I'm using all atlas switches that appear to be DCC friendly like the pic below. The questions I have are marked 1-4 and also about the power routing to the frog. I will also be using tortoises and none of the wiring diagrams I've seen for these show it to be wired this way. Seems like alot of wiring for one switch. I have 20 for my layout and was wondering if all these extra wires were necessary. Ive never wired switches this way before so this is why I'm asking.
Most of the switches I have are #6---505 and 506 and also 544 and 545 which are manual snap switches 22" all code 83, thanks


----------



## NIMT (Jan 6, 2011)

Kenny,
All of the atlas custom line switches are DCC friendly, You don’t need to add anything ring out of the box.
Snap switches are DCC friendly but do not have a powered frog. (They might have changed them on the newest models)
On the custom line switches there are 2 little holes next to the frog, easiest way is to get some small brass bolts and put a bolt into the hole to be able to solder a wire to it, you can also use a small brass screw to do it too.
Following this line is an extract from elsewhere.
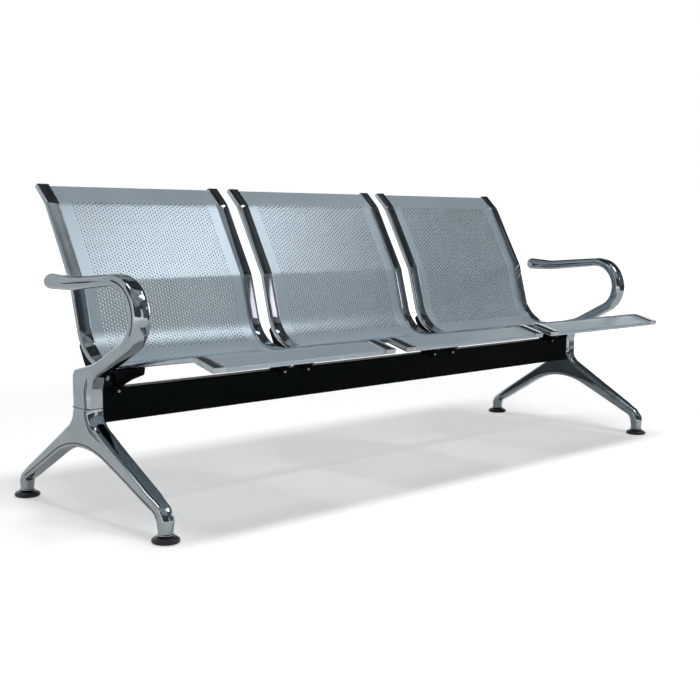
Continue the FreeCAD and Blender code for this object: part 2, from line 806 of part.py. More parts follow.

Just run it up from the bottom grind off the exposed tip solder wire to the screw then install switch.
Take that wire and attach it to the "wiper" on one of the contacts on the Tortoise and the other two contact points on the Tortoise wire to the bus lines.
Did you know that you can use a simple AC power supply, a single pole double throw toggle switch and a couple LED's to control the Tortoise S.M.'s and give positive feedback on the switch position? Give a shout if you want more info!


----------



## txdyna65 (Aug 17, 2012)

First off thanks Sean for replying with such helpful advice, so lets see if I have this correct lol I do need to power route the frogs on the turnouts using my tortoises and then to the bus wires. Does it matter which contact points i use on the tortoise for the power route? I believe 1 and 8 go to the bus wires. So can I just ignore 1-4 on the pic I posted and just do the power routing?

The way I was going to do the positive feedback was to use 2 leds, green and red and use a dpdt switch, I have a AC to DC power supply for this. What would be the best size led for this, 3mm or 5mm or something else?

Again thanks for all your help. I may have another locomotive to send you soon too lol


----------



## NIMT (Jan 6, 2011)

Sounds like you have it all set.
I like this method because the LED's will go dim while the S.M. is in motion and then go bright when it reaches a thrown position.


----------